Sunday, April 28, 2019

Your Fanbase | Lefsetz Letter


You’ve got to build it from scratch.

And you have to know each and every member and how to reach them.

Remember the MTV era? Instant heroes who soon became zeros. The faster you make it, the faster you lose it.

In other words, if you’re depending on the label, the corporation, to bring you to the top, you’re in trouble.

I know this is antithetical to everything you’ve been taught, but the mentality of the music business exists in the twentieth century, while we’re living in the twenty first. Grass roots. Credibility. Honesty. All these things are going to grow your career in today’s era, and it’s gonna happen slowly. You might never break through to the big time, but your fans will support you. Fans will house you, promote you and give you all their money. All they want in return is respect and access. It’s the best deal in history. One e-mail, one tweet can motivate them into taking action.

No candidate is better known than Joe Biden. But he’s living in the last century, he had no mailing list, except for the one from when he ran for Vice President, and they say those mailing lists are only good for two years.

Biden said he raised $6.3 million in his first day of fundraising, more than Bernie’s first day, which netted the Vermont Senator $5.9 million.

But the devil is in the details. Biden raised the money from 97,000 donors. Bernie raised his cash from 225,000. It’s about fans, not grosses. Which is why you’ll see big bands limiting ticket prices, selling tickets to fan clubs, doing everything to maintain their base which will sustain them through the thin times.

Furthermore, Biden got $700,000 from fat cats, at a fundraiser. And in today’s era, all the little people hate the big people.

It’s happening in music too, it’s just that the big people don’t want you to know it. The imprimatur of the label, the push at radio, these are things the true fans have no sympathy for. The labels and radio are in the hits business, the fans are in the career business, and there’s so much more money in that.

The press is behind Biden. As are the corporate donors, lobbyists and the Party. You’d think he’s a winner until you look at the actual voters. This is how the Republican fat cats lost control of their party, when Trump swooped in and appealed to the little people who felt ignored.

A big publicity campaign won’t tell you who you’re reaching, won’t give you hardly any information at all. And today it’s all about the data. Spotify will tell you where you’re hot and where you’re not. But even more important is the rank and file, the fans. They want to hear from you, but with so many media messages your effort gets lost and stops before it reaches them. No one catches everything, it’s impossible. Even the biggest of publicity campaigns don’t reach everyone.

It’s all about targets. Efficiency.

And there’s a nerd in your fanbase who will coordinate all this. Someone savvy, who’ll do it for the love.

You’ve got to be organized, you’re managing yourself. If you’re handing off responsibility to someone else, you’re missing the point. Fans want you, and they can tell when it’s fake.
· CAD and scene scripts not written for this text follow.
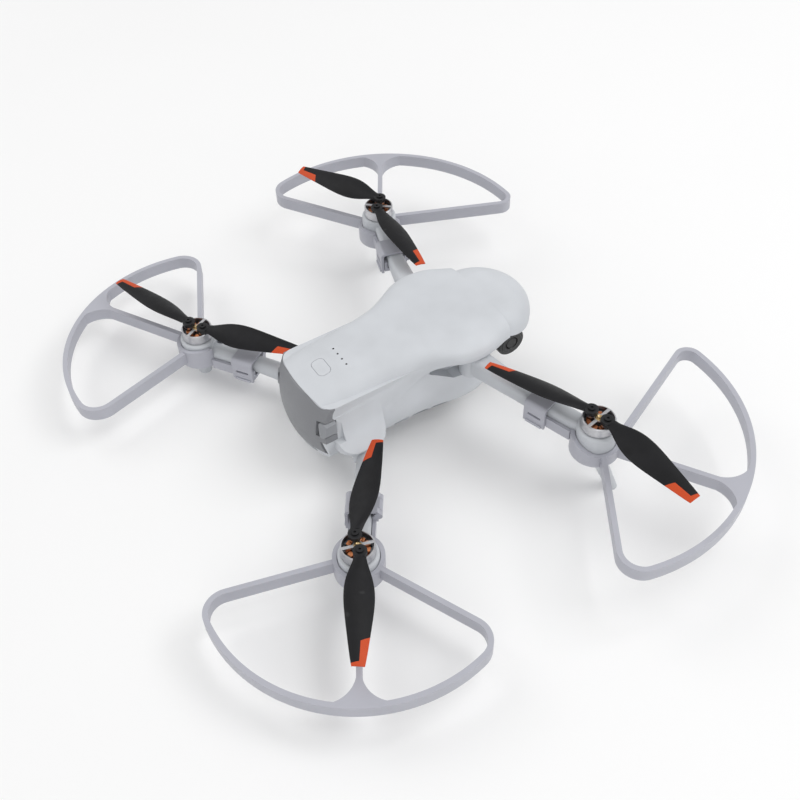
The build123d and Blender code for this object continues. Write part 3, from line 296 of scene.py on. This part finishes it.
for corner in CORNERS:
    FINISHES[f"{corner}_bell"] = bell_silver
    FINISHES[f"{corner}_blade_screws"] = screw_black
    # the patch is on the edge that meets the air last
    patch_side = 1.0 if corner in ("front_left", "rear_right") else -1.0
    for letter in "ab":
        name = f"{corner}_blade_{letter}"
        pin = Vector(joints[f"{name}_fold"]["pos_m"])
        far = [v.co for v in nodes[name].data.vertices if (v.co - pin).length > TIP_ZONE]
        heading = sum(far, Vector()) / len(far) - pin
        heading.z = 0.0
        FINISHES[name] = blade_plastic(name, pin, heading.normalized(), patch_side)

for name, material in FINISHES.items():
    mesh = nodes[name].data
    mesh.materials.clear()
    mesh.materials.append(material)


# ---------------------------------------------------------------- turned detail pieces
SHARP_ANGLE = radians(35.0)
BUSH_RISE = 0.0003


def turned(name, profile, centre, axis, material, body, segments=48):
    """Revolved piece from a profile of (radius, height), riding on a body."""
    mesh = bpy.data.meshes.new(name)
    work = bmesh.new()
    turn = Vector(axis).normalized().to_track_quat("Z", "Y").to_matrix().to_4x4()
    place = Matrix.Translation(centre) @ turn
    rings = []
    for radius, height in profile:
        if radius == 0.0:
            rings.append([work.verts.new(place @ Vector((0.0, 0.0, height)))])
            continue
        angles = [2.0 * pi * i / segments for i in range(segments)]
        spots = [Vector((radius * cos(angle), radius * sin(angle), height)) for angle in angles]
        rings.append([work.verts.new(place @ spot) for spot in spots])
    for lower, upper in zip(rings, rings[1:]):
        for i in range(segments):
            j = (i + 1) % segments
            low_edge = [lower[i % len(lower)], lower[j % len(lower)]]
            high_edge = [upper[j % len(upper)], upper[i % len(upper)]]
            # a ring of one point gives a triangle
            work.faces.new(list(dict.fromkeys(low_edge + high_edge)))
    bmesh.ops.recalc_face_normals(work, faces=work.faces)
    work.to_mesh(mesh)
    work.free()
    mesh.materials.append(material)
    mesh.polygons.foreach_set("use_smooth", [True] * len(mesh.polygons))
    mesh.set_sharp_from_angle(angle=SHARP_ANGLE)
    piece = bpy.data.objects.new(name, mesh)
    bpy.context.scene.collection.objects.link(piece)
    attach(piece, body)


brass = brushed_metal("shaft_brass", (0.62, 0.46, 0.24), 0.28, (1.0, 1.0, 1.0), 1500.0)

# a pressed bush round each motor shaft, with a dimpled shaft end
BUSH = [
    (0.0, -0.00035), (0.0004, -0.0001), (0.0009, 0.0), (0.00102, -0.0002), (0.00102, -0.0006),
    (0.00175, -0.0006), (0.0019, -0.00075), (0.0019, -0.0012), (0.0, -0.0012),
]
for corner in CORNERS:
    _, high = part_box(f"{corner}_bell")
    place = Vector(joints[f"{corner}_rotor_spin"]["pos_m"])
    place.z = high.z + BUSH_RISE
    turned(f"{corner}_shaft_bush", BUSH, place, (0, 0, 1), brass, f"{corner}_rotor")

# stepped cover on the camera's tilt motor
low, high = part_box("camera_tilt_motor")
COVER = [
    (0.0, 0.0002), (0.0030, 0.0002), (0.0032, 0.0), (0.0036, 0.0), (0.0038, 0.00035), (0.0060, 0.0003),
    (0.0064, 0.0), (0.0064, -0.0006), (0.0, -0.0006),
]
motor_face = Vector((low.x, (low.y + high.y) / 2, (low.z + high.z) / 2))
turned("tilt_motor_cover", COVER, motor_face, (-1, 0, 0), camera_black, "body")


# ---------------------------------------------------------------- floor, light and camera
FLOOR_SIZE = 8.0
WORLD_STRENGTH = 0.58
LIGHT_TARGET = (0.0, 0.0, 0.03)


def plain(name, color, roughness):
    """Matt paper, very slightly uneven in tone."""
    shader = Shader(name)
    tone = shader.mix(shader.ramp(shader.noise(3.0), 0.3, 0.7), color, tuple(c * 0.985 for c in color))
    return shader.finish(tone, roughness, Specular_IOR_Level=0.1)


bpy.ops.mesh.primitive_plane_add(size=FLOOR_SIZE, location=(0.0, 0.0, 0.0))
floor = bpy.context.object
floor.name = "floor"
floor.data.materials.append(plain("floor_paper", (0.93, 0.93, 0.93), 0.9))


def softbox(name, place, size, power):
    """Square area light aimed at the object."""
    light = bpy.data.lights.new(name, "AREA")
    light.size = size
    light.energy = power
    lamp = bpy.data.objects.new(name, light)
    lamp.location = place
    lamp.rotation_euler = (Vector(LIGHT_TARGET) - Vector(place)).to_track_quat("-Z", "Y").to_euler()
    bpy.context.scene.collection.objects.link(lamp)


softbox("key_light", (-0.5, -0.9, 1.5), 1.2, 13.0)
softbox("fill_light", (-1.3, 0.9, 0.9), 1.4, 5.5)
softbox("back_light", (1.2, 0.5, 1.3), 1.2, 6.5)

world = bpy.data.worlds.new("studio")
world.use_nodes = True
world.node_tree.nodes["Background"].inputs["Color"].default_value = (1.0, 1.0, 1.0, 1.0)
world.node_tree.nodes["Background"].inputs["Strength"].default_value = WORLD_STRENGTH
bpy.context.scene.world = world
bpy.context.scene.view_settings.view_transform = "Standard"

CAMERA_PLACE = (-0.3204, 0.1819, 0.4125)
LENS_MM = 46.83
SENSOR_MM = 36.0
SHIFT = (-0.004, 0.002)
AZIMUTH = radians(238.73)
ELEVATION = radians(47.59)
ROLL = radians(-1.86)
back = Vector((sin(AZIMUTH) * cos(ELEVATION), -cos(AZIMUTH) * cos(ELEVATION), sin(ELEVATION)))
level_right = Vector((cos(AZIMUTH), sin(AZIMUTH), 0.0))
level_up = back.cross(level_right)
right = level_right * cos(ROLL) + level_up * sin(ROLL)
up = level_up * cos(ROLL) - level_right * sin(ROLL)

camera_data = bpy.data.cameras.new("camera")
camera_data.lens = LENS_MM
camera_data.sensor_width = SENSOR_MM
camera_data.shift_x, camera_data.shift_y = SHIFT
camera = bpy.data.objects.new("camera", camera_data)
turn = Matrix((right, up, back)).transposed().to_4x4()
camera.matrix_world = Matrix.Translation(CAMERA_PLACE) @ turn
bpy.context.scene.collection.objects.link(camera)
bpy.context.scene.camera = camera
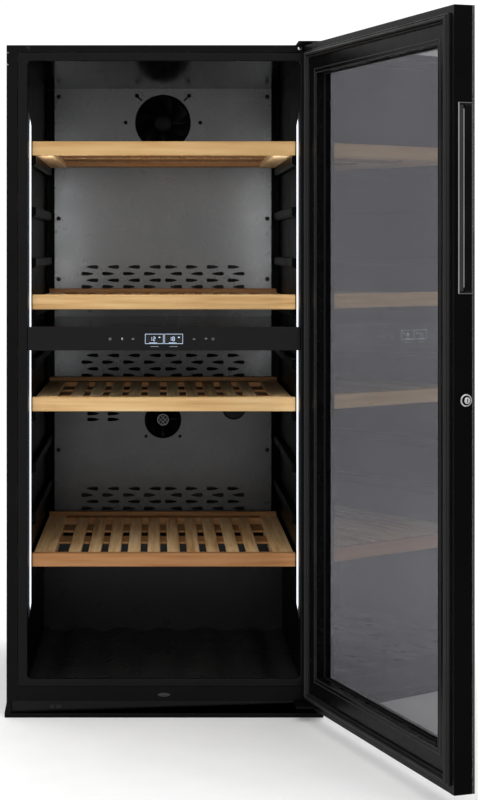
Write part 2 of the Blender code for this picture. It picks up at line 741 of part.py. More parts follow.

Of course it’s a lot of hard work, but the dividends are paid in the future.

Bernie could only raise this much money because he ran in 2016, he had an infrastructure.

The era of the vapid instant superstar is done. It only resonates with the media and the brain dead. True fans want to feel like they belong, they want to channel their energy, they want to know they’re important.

So we’ve got two music businesses today. Actually three.

One is the oldsters who made it before the internet coasting on their hits, never to have another one.

Number two is the Spotify wonders. Propped up by the machine. Hyped. Sure, some of them will sustain, but most of them will not. Come on, you know that fans want to own the act themselves before everybody else does, they want to say they were there first, they don’t want to be a number, they want to be known. They want to say they saw you in a club. That they bought a t-shirt from you at the merch table. And when you break through, they’ll still support you.

Number three is the vast majority. Those who the machine doesn’t want. Those who do not rap or sing pop to an 808 beat. Their time is coming. Stop bitching about recording revenue, everybody can hear your music essentially for free, that’s a good thing! You used to have to depend on radio and sales for traction, now your music is just a click away and there are so many ways to monetize, be encouraged, not discouraged.

The media can’t cope with numerous genres. It’s all about winners. But in the internet era there are tons of winners. And the more different you are from the hitmakers, the greater the chances that you’ll succeed.

But it’s a slower process than before.

And you have to do most of the work yourself.

But your fanbase will support you through thick and thin. And no one is as rabid as a fan in spreading the word, they’ll drag friends to a gig, which is why you’ve got to be great every night even if there are only ten people in the audience, because one person today has more power than any newspaper if they believe.

The world has become inverted. We’re going from the macro to the micro. And the truth is there’s plenty of money in the micro. And if you hang in there long enough, you can go macro. The machine is throwing things against the wall. You’re making music containing your heart and soul, humanity emanates from the grooves, it’s not for the good times, but for all time.

The old game is dying.

You’re in charge of the new game. But you must use the new game paradigm. And that starts with ones and twos, fans. Know who they are and activate them, it’s the only way to win in the music game today.

If you want to sell perfume and have a clothing line that’s a different path.

But if you’re a musician, your time has come.